Gericht / Entscheidungsdatum: LG Amberg, Beschl. v. 18.11.2022 - 12 Qs 64/22
Eigener Leitsatz:
Im Falle mehrerer Mitbeschuldigter kann, wenn ein Mitbeschuldigter einen Verteidiger hat, die Beiordnung eines Rechtsanwalts für die anderen Mitbeschuldigten in Betracht kommen, insbesondere wenn sich die Beschuldigten gegenseitig belasten.
Landgericht Amberg
12 Qs 64/22
In dem Strafverfahren
gegen pp.
Verteidiger:
Rechtsanwalt
wegen Diebstahls
erlässt das Landgericht Amberg - 1. Strafkammer - durch die unterzeichnenden Richter am 18. November 2022 folgenden
Beschluss
1. Auf die sofortige Beschwerde der Angeschuldigten pp. gegen den Beschluss des Amtsgerichts Amberg vom 26.08.2022 wird dieser aufgehoben.
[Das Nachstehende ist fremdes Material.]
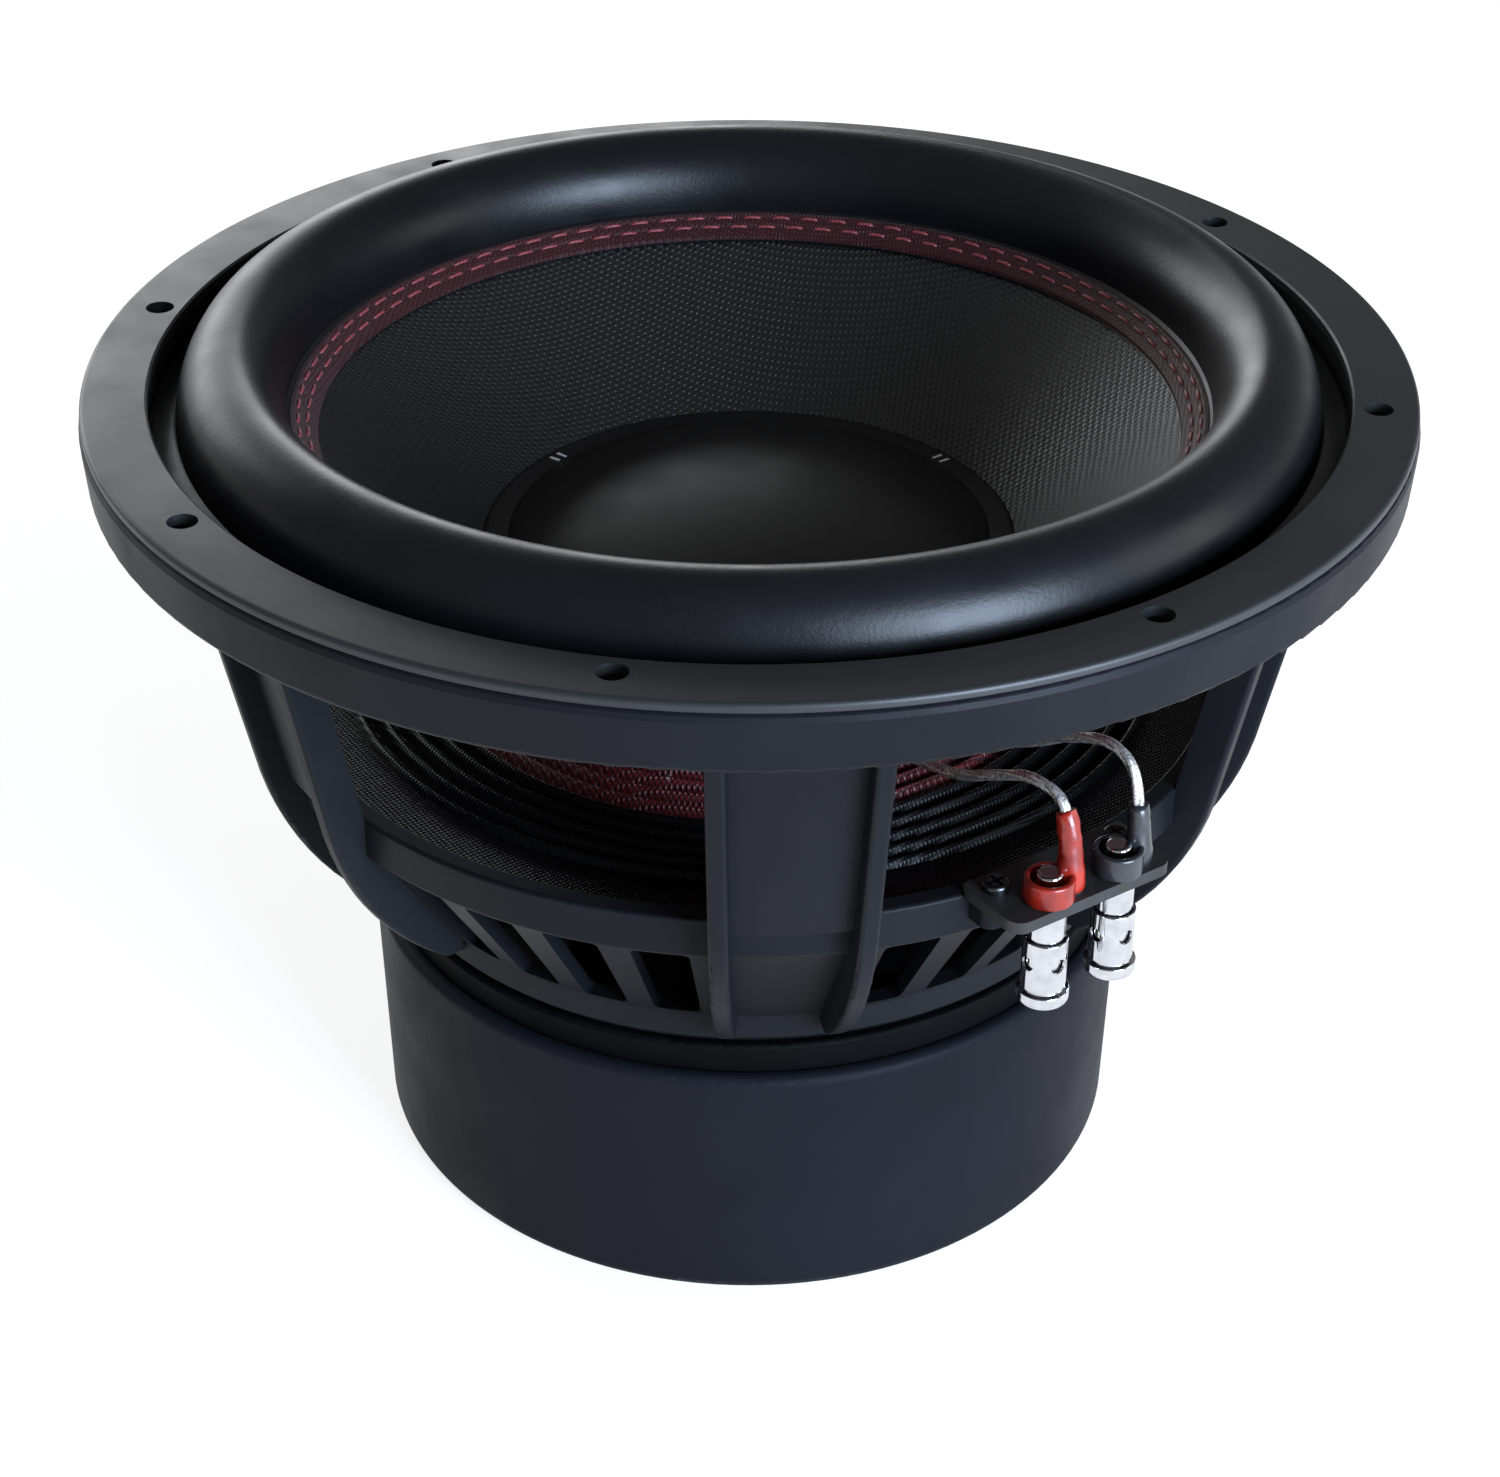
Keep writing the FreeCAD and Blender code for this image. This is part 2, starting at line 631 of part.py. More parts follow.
def terminal_plate(side):
    """A phenolic board on its bracket, with a hole for each terminal's stud and each screw."""
    half_w = TERMINAL_PLATE_W / 2
    outline = [
        (TERMINAL_PLATE_INNER_X, -half_w, 1.0),
        (TERMINAL_PLATE_OUTER_X, -half_w, 4.0),
        (TERMINAL_PLATE_OUTER_X, half_w, 4.0),
        (TERMINAL_PLATE_INNER_X, half_w, 1.0),
    ]
    face = Part.Face(rounded_wire([(side * c[0], *c[1:]) for c in outline], FLAT_PLANE))
    face.translate(Vector(0, 0, TERMINAL_PLATE_Z))
    board = face.extrude(Vector(0, 0, TERMINAL_PLATE_T))
    low, high = TERMINAL_PLATE_Z - 1.0, TERMINAL_PLATE_Z + TERMINAL_PLATE_T + 1.0
    cuts = []
    for y in (-1, 1):
        cuts.append(disc(STUD_R, low, high, side * TERMINAL_X, y * TERMINAL_PITCH / 2))
        cuts.append(disc(1.9, low, high, side * TERMINAL_PLATE_SCREW_X, y * TERMINAL_PLATE_SCREW_Y))
    return board.cut(cuts)


def plate_screws():
    """Pan-head cross screws that hold the terminal plates to their brackets."""
    top = TERMINAL_PLATE_Z + TERMINAL_PLATE_T
    screws = []
    for side in (-1, 1):
        for y in (-TERMINAL_PLATE_SCREW_Y, TERMINAL_PLATE_SCREW_Y):
            x = side * TERMINAL_PLATE_SCREW_X
            head = turned_at([(0, top), (3.2, top), (3.2, top + 2.2, 1.0), (0, top + 2.2)], x, y)
            slot = Part.makeBox(4.6, 0.8, 1.2, Vector(x - 2.3, y - 0.4, top + 1.3))
            cross = Part.makeBox(0.8, 4.6, 1.2, Vector(x - 0.4, y - 2.3, top + 1.3))
            shank = disc(PLATE_SCREW_R, top - 7.0, top, x, y)
            screws.append(head.fuse(shank).cut([slot, cross]).removeSplitter())
    return screws


def wire_holes(x, y, z):
    """Two crossed bores through a terminal, along X and along Y."""
    reach = SLEEVE_FLARE_R + 1.0
    starts = ((Vector(x, y - reach, z), Vector(0, 1, 0)), (Vector(x - reach, y, z), Vector(1, 0, 0)))
    return [Part.makeCylinder(WIRE_HOLE_R, 2 * reach, start, along) for start, along in starts]


def terminal_post(x, y):
    """The fixed post: a stud up through the plate, and a plain shank below it with the wire holes."""
    corners = [
        (0, STUD_TOP_Z),
        (STUD_R, STUD_TOP_Z, 0.8),
        (STUD_R, TERMINAL_PLATE_Z),
        (POST_R, TERMINAL_PLATE_Z, 0.3),
        (POST_R, POST_LOW_Z, 0.4),
        (0, POST_LOW_Z),
    ]
    return turned_at(corners, x, y).cut(wire_holes(x, y, SLEEVE_HOLE_Z + PUSH_TRAVEL))


def terminal_sleeve(x, y):
    """The sliding sleeve: a barrel with wire holes, a groove, and a flared cap that a thumb pushes up."""
    bore_r = POST_R + RUN_CLEARANCE
    corners = [
        (0, SLEEVE_LOW_Z),
        (SLEEVE_FLARE_R, SLEEVE_LOW_Z, 1.2),
        (SLEEVE_FLARE_R, SLEEVE_FLARE_Z - 0.9, 0.4),
        (SLEEVE_R - 0.1, SLEEVE_FLARE_Z - 0.5),
        (SLEEVE_R - 0.1, SLEEVE_FLARE_Z),
        (SLEEVE_R, SLEEVE_FLARE_Z, 0.0),
        (SLEEVE_R, SLEEVE_TOP_Z, 0.25),
        (bore_r, SLEEVE_TOP_Z),
        (bore_r, SLEEVE_FLOOR_Z),
        (0, SLEEVE_FLOOR_Z),
    ]
    return turned_at(corners, x, y).cut(wire_holes(x, y, SLEEVE_HOLE_Z))


def terminal_spring(x, y):
    """The spring between the sleeve's floor and the post, as its outer envelope."""
    return turned_at(
        [(2.2, SLEEVE_FLOOR_Z), (3.6, SLEEVE_FLOOR_Z), (3.6, POST_LOW_Z), (2.2, POST_LOW_Z)], x, y
    )


def stud_collar(x, y):
    """The coloured insulating cup that stands on the plate round a stud and its nut."""
    base = TERMINAL_PLATE_Z + TERMINAL_PLATE_T
    top = base + COLLAR_T
    corners = [(COLLAR_BORE_R, base), (COLLAR_R, base, 0.5), (COLLAR_R, top, 0.7), (COLLAR_BORE_R, top, 0.5)]
    return turned_at(corners, x, y)


def solder_lug(x, y):
    """A tinned tab over the stud, held by a nut, reaching along the plate to the lead."""
    base = TERMINAL_PLATE_Z + TERMINAL_PLATE_T
    tab = Part.makeBox(2 * LUG_HALF_W, LUG_REACH + 1.8, LUG_T, Vector(x - LUG_HALF_W, y, base))
    eye = disc(4.4, base, base + LUG_T, x, y)
    hole = disc(STUD_R, base - 1, base + 2, x, y)
    return eye.fuse(tab).cut(hole).removeSplitter()


def stud_nut(x, y):
    """The hexagonal nut on a stud, over its lug."""
    base = TERMINAL_PLATE_Z + TERMINAL_PLATE_T + LUG_T
    top = base + NUT_T
    rounded = turned_at([(0, base), (NUT_R, base, 0.3), (NUT_R, top, 0.7), (0, top)], x, y)
    return hexagon(NUT_R, x, y, base, NUT_T).common(rounded).cut(disc(STUD_R, base - 1, top + 1, x, y))


# ---- Lead wires ----


def lead_route(side, y, pole):
    """A lead's corner points from its lug, up and over into the window, and down to the former."""
    lug_z = TERMINAL_PLATE_Z + TERMINAL_PLATE_T + LUG_T
    lug_y = y + LUG_REACH
    rise = LEAD_RISE[pole]
    end_angle = math.asin(0.45 * lug_y / LEAD_END_R)
    points = [
        (TERMINAL_X, lug_y, lug_z),
        (TERMINAL_X, lug_y, lug_z + 12.0),
        (TERMINAL_X - 4.5, lug_y - 0.4, lug_z + 23.0 + rise),
        (TERMINAL_X - 18.0, lug_y - 1.0, lug_z + 21.0 + rise),
        (TERMINAL_X - 36.0, lug_y - 0.2, lug_z + 9.5 + rise),
        (TERMINAL_X - 55.0, 0.75 * lug_y, lug_z + 2.2),
        (TERMINAL_X - 76.0, 0.55 * lug_y, lug_z + 0.8),
        (LEAD_END_R * math.cos(end_angle), LEAD_END_R * math.sin(end_angle), lug_z + 0.4),
    ]
    return [Vector(side * px, py, pz) for px, py, pz in points]


def tube_path(points):
    """Straight runs joined by tangent arcs, each arc as large as its two runs allow."""
    edges, radii, length = [], [], 0.0
    here = points[0]
    for i in range(1, len(points) - 1):
        before, corner, after = points[i - 1], points[i], points[i + 1]
        run_in, run_out = (corner - before), (after - corner)
        turn = run_in.getAngle(run_out)
        back = LEAD_RUN_SHARE * min(run_in.Length, run_out.Length)
        radius = back / math.tan(turn / 2)
        radii.append(radius)
        to_before, to_after = (before - corner).normalize(), (after - corner).normalize()
        start, end = corner + to_before * back, corner + to_after * back
        reach = radius / math.cos(turn / 2) - radius
        middle = corner + (to_before + to_after).normalize() * reach
        edges.append(Part.LineSegment(here, start).toShape())
        edges.append(Part.Arc(start, middle, end).toShape())
        here = end
    edges.append(Part.LineSegment(here, points[-1]).toShape())
    return Part.Wire(edges), radii


def tube(points, radius):
    """A round tube swept along a route, checked against its section times its length."""
    path, radii = tube_path(points)
    profile = Part.Wire([Part.makeCircle(radius, points[0], points[1] - points[0])])
    solid = path.makePipeShell([profile], True, True)
    expected = math.pi * radius**2 * path.Length
    if abs(solid.Volume / expected - 1) > 0.02:
        raise ValueError("a tube's volume is off its section times its length")
    print("tube length %.1f mm, arc radii %s" % (path.Length, [round(r, 1) for r in radii]))
    return solid


def lead_shrink(side, y, pole):
    """The heat-shrink sleeve over a lead's outer end, following it up from the lug, clear of the nut."""
    points = lead_route(side, y, pole)
    low_z = points[0].z
    corner = Vector(min(side * (TERMINAL_X - 12.0), side * (TERMINAL_X + 8.0)), -30.0, low_z)
    nut_space = disc(NUT_R, low_z - 1.0, low_z + NUT_T + 0.3, side * TERMINAL_X, y)
    sleeve = tube(points[:5], SHRINK_R).cut(nut_space)
    return sleeve.common(Part.makeBox(20.0, 60.0, SHRINK_TOP_Z[pole] - low_z, corner))


def coil_tab(side, y, pole):
    """The small pad on the former where a lead is soldered."""
    spot = lead_route(side, y, pole)[-1]
    inner = FORMER_INNER_R + FORMER_T
    pad = Part.makeBox(3.0, 6.0, 6.0, Vector(0, -3.0, spot.z - 3.0))
    pad.translate(Vector(inner - 0.6, 0, 0))
    angle = math.degrees(math.atan2(spot.y, spot.x))
    return about_z(pad, angle).cut(disc(inner, spot.z - 10, spot.z + 10))


def main():
    os.makedirs("parts", exist_ok=True)
    save("basket", basket())
    save("mounting_gasket", gasket())
    save("surround", surround())
    save("edge_band", edge_band())
    save("cone", cone())
    save("dust_cap", dust_cap())
    save("spider", spider())
    save("coil_former", coil_former())
    save("coil_winding", coil_winding())
    yoke, lower, upper, plate = motor()
    save("t_yoke", yoke)
    save("magnet_lower", lower)
    save("magnet_upper", upper)
    save("top_plate", plate)
    save("magnet_boot", boot())
    save("base_screws", *base_screws())
    save("terminal_plate_screws", *plate_screws())
    lugs, nuts, tabs = [], [], []
    for side, side_name in ((1, "right"), (-1, "left")):
        save("terminal_plate_" + side_name, terminal_plate(side))
        for y, pole in ((-TERMINAL_PITCH / 2, "positive"), (TERMINAL_PITCH / 2, "negative")):
            x = side * TERMINAL_X
            name = side_name + "_" + pole
            save("terminal_post_" + name, terminal_post(x, y))
            save("terminal_sleeve_" + name, terminal_sleeve(x, y))
            save("terminal_spring_" + name, terminal_spring(x, y))
            shrink = lead_shrink(side, y, pole)
            lug = solder_lug(x, y)
            save("stud_collar_" + name, stud_collar(x, y).cut([lug, shrink]))
            save("lead_" + name, tube(lead_route(side, y, pole), LEAD_R).cut(shrink))
            save("lead_shrink_" + name, shrink)
            lugs.append(lug)
            nuts.append(stud_nut(x, y))
            tabs.append(coil_tab(side, y, pole))
    save("solder_lugs", *lugs)
    save("stud_nuts", *nuts)
    save("coil_tabs", *tabs)


main()
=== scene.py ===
"""Looks for a twelve-inch car subwoofer driver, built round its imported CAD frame, in metres."""

import math

import bmesh
import bpy
import numpy as np
from mathutils import Matrix, Vector


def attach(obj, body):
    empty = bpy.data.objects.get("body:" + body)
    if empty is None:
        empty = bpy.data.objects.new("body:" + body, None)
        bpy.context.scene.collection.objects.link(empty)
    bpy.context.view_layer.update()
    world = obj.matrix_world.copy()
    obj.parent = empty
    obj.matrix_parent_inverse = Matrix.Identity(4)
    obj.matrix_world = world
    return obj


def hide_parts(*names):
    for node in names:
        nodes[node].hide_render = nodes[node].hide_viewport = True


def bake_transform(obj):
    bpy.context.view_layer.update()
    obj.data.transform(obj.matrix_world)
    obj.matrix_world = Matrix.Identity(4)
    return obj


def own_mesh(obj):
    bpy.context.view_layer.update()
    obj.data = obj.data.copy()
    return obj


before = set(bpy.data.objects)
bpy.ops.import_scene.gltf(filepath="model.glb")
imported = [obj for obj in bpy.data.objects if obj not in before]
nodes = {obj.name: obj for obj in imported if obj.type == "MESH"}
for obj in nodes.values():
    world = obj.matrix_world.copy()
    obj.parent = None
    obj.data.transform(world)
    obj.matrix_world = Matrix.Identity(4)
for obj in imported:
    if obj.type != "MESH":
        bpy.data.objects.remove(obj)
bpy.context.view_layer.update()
MM = 0.001

SIDES = ((1, "right"), (-1, "left"))
POLES = ((-1, "positive"), (1, "negative"))

# ---------------------------------------------------------------- camera

VIEW_AZIMUTH, VIEW_ELEVATION = math.radians(55.5), math.radians(25.15)
VIEW_DISTANCE, VIEW_PITCH = 0.72464, math.radians(7.32)
VIEW_YAW, VIEW_ROLL = math.radians(0.038), math.radians(0.256)


def make_camera():
    dip = VIEW_ELEVATION + VIEW_PITCH
    back = Vector((0, -math.cos(VIEW_ELEVATION), math.sin(VIEW_ELEVATION))) * VIEW_DISTANCE
    ahead = Vector((math.sin(VIEW_YAW) * math.cos(dip), math.cos(VIEW_YAW) * math.cos(dip), -math.sin(dip)))
    right = Vector((math.cos(VIEW_YAW), -math.sin(VIEW_YAW), 0))
    up = right.cross(ahead)
    c, s = math.cos(VIEW_ROLL), math.sin(VIEW_ROLL)
    right, up = c * right + s * up, -s * right + c * up
    turn = Matrix.Rotation(VIEW_AZIMUTH, 4, "Z")
    pose = Matrix((right, up, -ahead)).transposed().to_4x4()
    pose.translation = back
    data = bpy.data.cameras.new("camera")
    data.sensor_width, data.lens = 36.0, 71.33
    data.clip_start, data.clip_end = 0.01, 50
    camera = bpy.data.objects.new("camera", data)
    bpy.context.scene.collection.objects.link(camera)
    camera.matrix_world = Matrix.Translation((0, 0, 0.212)) @ turn @ pose
    bpy.context.scene.camera = camera


make_camera()

# ---------------------------------------------------------------- materials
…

2. Der Angeschuldigten wird gemäß § 140 Abs. 2 StPO in Verbindung mit § 142 StPO Rechtsanwalt pp. als Pflichtverteidiger bestellt.
3. Die Staatskasse hat die Kosten des Rechtsmittels zu tragen.
Gründe:
I.
Mit dem Beschluss vom 26.08.2022, der Betroffenen zugestellt am 30.08.2022, hat das Amtsgericht Amberg einen Antrag auf Bestellung eines Pflichtverteidigers für die Angeschuldigte pp. abgelehnt. Hinsichtlich der Gründe der vorgenannten Entscheidung wird auf diese vollumfänglich Bezug genommen.
Gegen den Beschluss wendet sich die Betroffene mit Schriftsatz ihres Verteidigers vom 06.09.2022, eingegangen beim Amtsgericht am 06.09.2022. Mit weiterem Schriftsatz vom 13.09.2022 wurde das Rechtsmittel begründet.
Das Amtsgericht Amberg hat dem Rechtsmittel nicht abgeholfen.
II.
Die sofortige Beschwerde der Betroffenen ist statthaft und auch sonst zulässig.
Das Rechtsmittel hat auch in der Sache Erfolg.
Im Falle mehrerer Mitbeschuldigter kann, wenn ein Mitbeschuldigter einen Verteidiger hat, die Bei-ordnung eines Rechtsanwalts für die anderen Mitbeschuldigten in Betracht kommen, insbesondere wenn sich die Beschuldigten gegenseitig belasten (vergleiche Meyer-Goßner/Schmitt, Strafprozessordnung, 63. Auflage, § 140 Rn. 31 mit weiteren Nachweisen).
Vorliegend sind jedenfalls bezüglich Ziffer 2. der Anklage vom 28.07.2022 gegenseitige Schuldzuweisungen bzw. Rollenzuweisungen der Angeschuldigten im Einzelfall zu erwarten, da insoweit hinsichtlich der beiden Angeschuldigten unterschiedliche Begehungsweisen, insbesondere Täterschaft bei der Angeschuldigten pp und Teilnahme bei der Angeschuldigten pp. in Betracht kommen.
Da der Angeschuldigten pp. bereits ein Pflichtverteidiger beigeordnet wurde, ist der Ange-schuldigten pp. aus Sicht der Kammer daher im Einzelfall nicht zuletzt wegen des Gesichtspunktes der Waffengleichheit ebenfalls ein Pflichtverteidiger zu bestellen.
III.
Die Kostenentscheidung ergibt sich aus § 467 StPO analog.